Abstract: The United Nations has repeatedly affirmed the dignity and worth of the individual and faith in human rights. However, conditions of imprisonment in many parts of the world reveal a serious discrepancy between these universal ideals and the reality of penal practice. Justice should become a more universal basis of penal policy and correctional reform; justice requires restoring to prisoners a sense of dignity of which the physical reality of incarceration deprives them. In this perspective, the congress may wish to consider further action and followup in several priority areas. First, at the national level, increased efforts are required to reduce the number of prisoners by providing effective alternatives, more viable options, and more hopeful techniques for dealing with offenders who must remain in correctional institutions. Although some progress has been made to retain offenders for treatment in the community, newer modalities should be devised by drawing on local experience and customary practices and traditions.
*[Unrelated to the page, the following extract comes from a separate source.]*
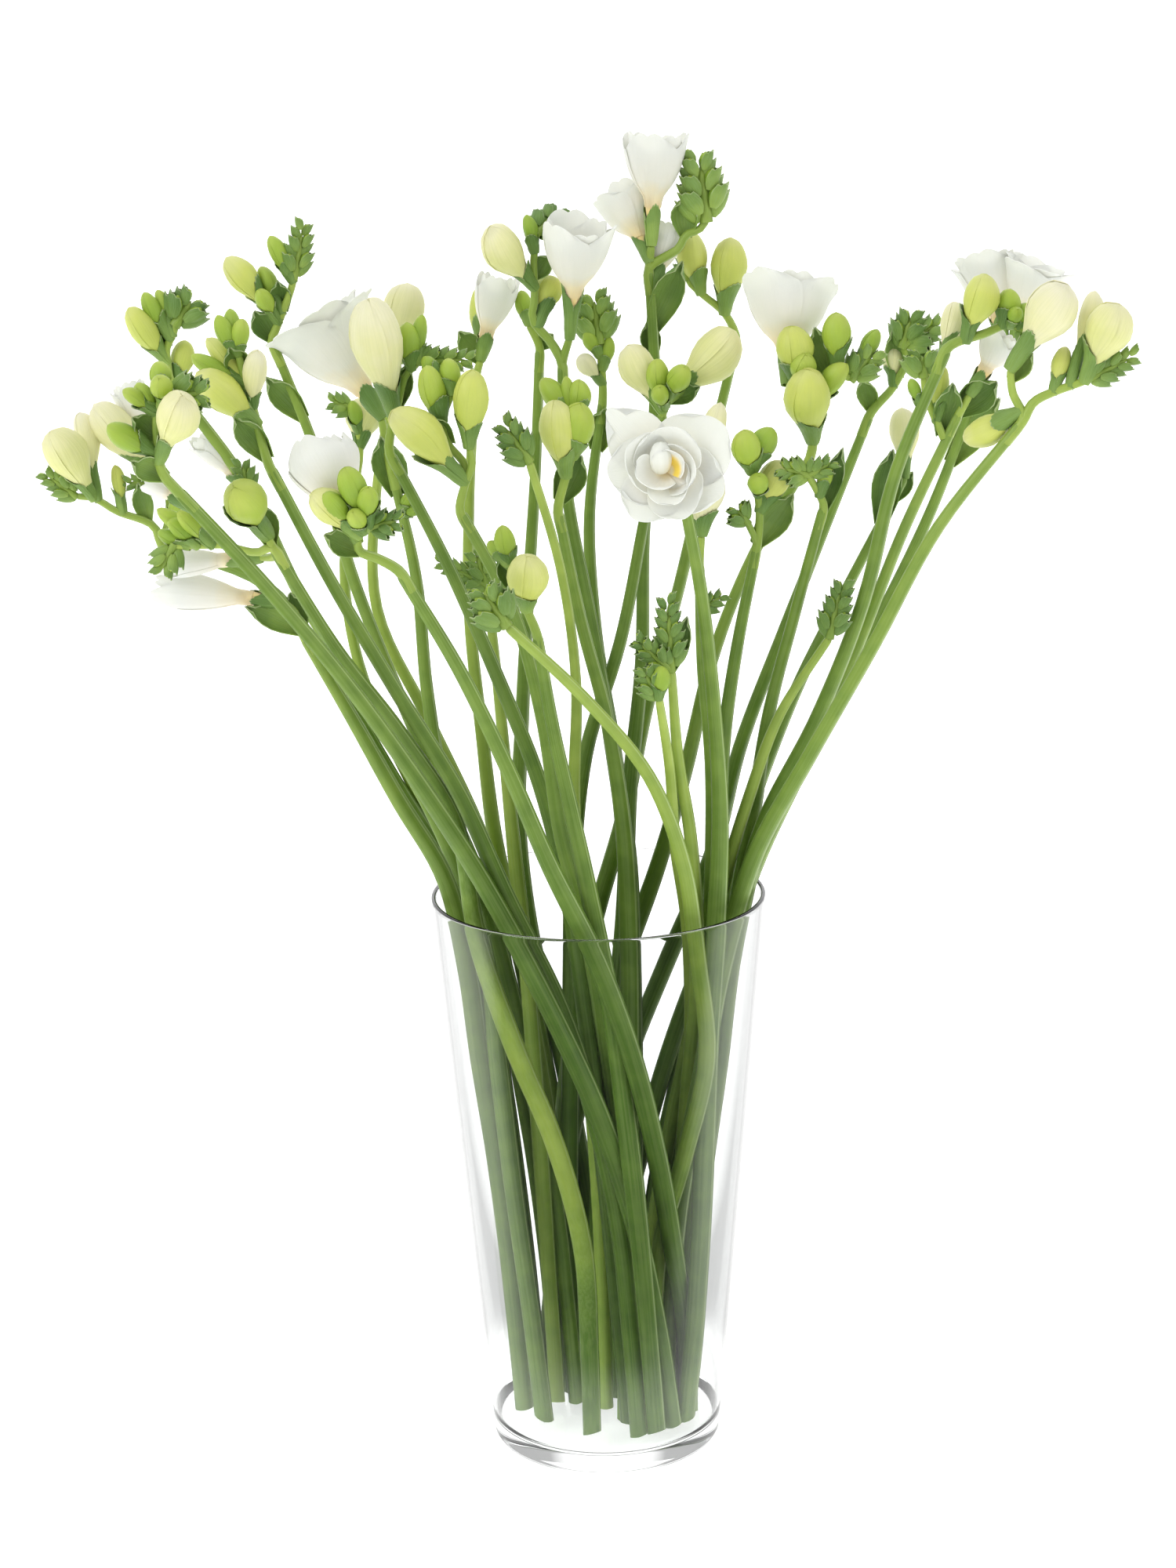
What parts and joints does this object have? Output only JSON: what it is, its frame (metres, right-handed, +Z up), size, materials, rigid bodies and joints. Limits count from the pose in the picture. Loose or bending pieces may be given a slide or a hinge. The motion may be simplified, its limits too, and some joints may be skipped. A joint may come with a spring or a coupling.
{
  "type": "white freesia bouquet in a glass vase",
  "caption": "Cut white freesias, in bud and in bloom, spreading like a fan from a tall tapered clear glass vase with a thick flat base.",
  "frame": {"origin": "the middle of the vase's flat underside", "axes": "+Z up along the vase, +X to the right as seen from the front, +Y away from the viewer"},
  "size_m": [0.4159, 0.1829, 0.5225],
  "materials": {
    "glass": "clear, smooth, thick at the foot",
    "stems": "satin living green, finely ridged",
    "petals": "soft satin white petals, yellow at the throat"
  },
  "bodies": {
    "root": {"vase": "glass", "stem_01": "stems", "bloom_01_a": "petals", "bloom_01_b": "petals", "stem_02": "stems", "bloom_02_a": "petals", "stem_03": "stems", "bloom_03_a": "petals", "stem_04": "stems", "bloom_04_a": "petals", "stem_05": "stems", "stem_06": "stems", "stem_07": "stems", "stem_08": "stems", "bloom_08_a": "petals", "stem_09": "stems", "bloom_09_a": "petals", "stem_10": "stems", "bloom_10_a": "petals", "stem_11": "stems", "stem_12": "stems", "stem_13": "stems", "bloom_13_a": "petals", "stem_14": "stems", "stem_15": "stems", "stem_16": "stems", "stem_17": "stems", "stem_18": "stems", "stem_19": "stems", "stem_20": "stems", "bloom_20_a": "petals", "bloom_20_b": "petals", "stem_21": "stems", "stem_22": "stems", "bloom_22_a": "petals", "stem_23": "stems", "bloom_23_a": "petals", "stem_24": "stems", "bloom_24_a": "petals", "stem_25": "stems", "stem_26": "stems", "stem_27": "stems", "stem_28": "stems", "stem_29": "stems", "stem_30": "stems", "stem_31": "stems", "bloom_31_a": "petals", "stem_32": "stems", "stem_33": "stems", "stem_34": "stems", "stem_35": "stems", "bloom_35_a": "petals", "bloom_35_b": "petals", "stem_36": "stems", "bloom_36_a": "petals", "stem_37": "stems", "bloom_37_a": "petals", "bloom_37_b": "petals", "stem_38": "stems", "stem_39": "stems"}
  },
  "joints": []
}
Moreover, practical guidelines for more effective application of the U.N. standard minimum rules are needed. Second, at the regional level, attention should be directed at developing an appropriate framework for the meaningful exchange of information, on a continuous basis, on the practices adopted and on their relative successes. Intensified activities of the regional United Nations institutes should be encouraged, and the role of the United Nations Social Defense Research Institute must be underscored. Third, at the international level, the exchange of experience and expertise among correctional administrators, system operators, and researchers is crucial. The paper provides 130 footnotes. (Author abstract modified).
Index Term(s): Alternatives to institutionalization; Correctional reform; Deinstitutionalization; Inmates; International cooperation; Symposia; United Nations (UN)
Note: Working Paper prepared by the Secretariat for the Sixth United Nations Congress on the Prevention of Crime and the Treatment of Offenders, Caracas, Venezuela, 25 August - 5 September 1980.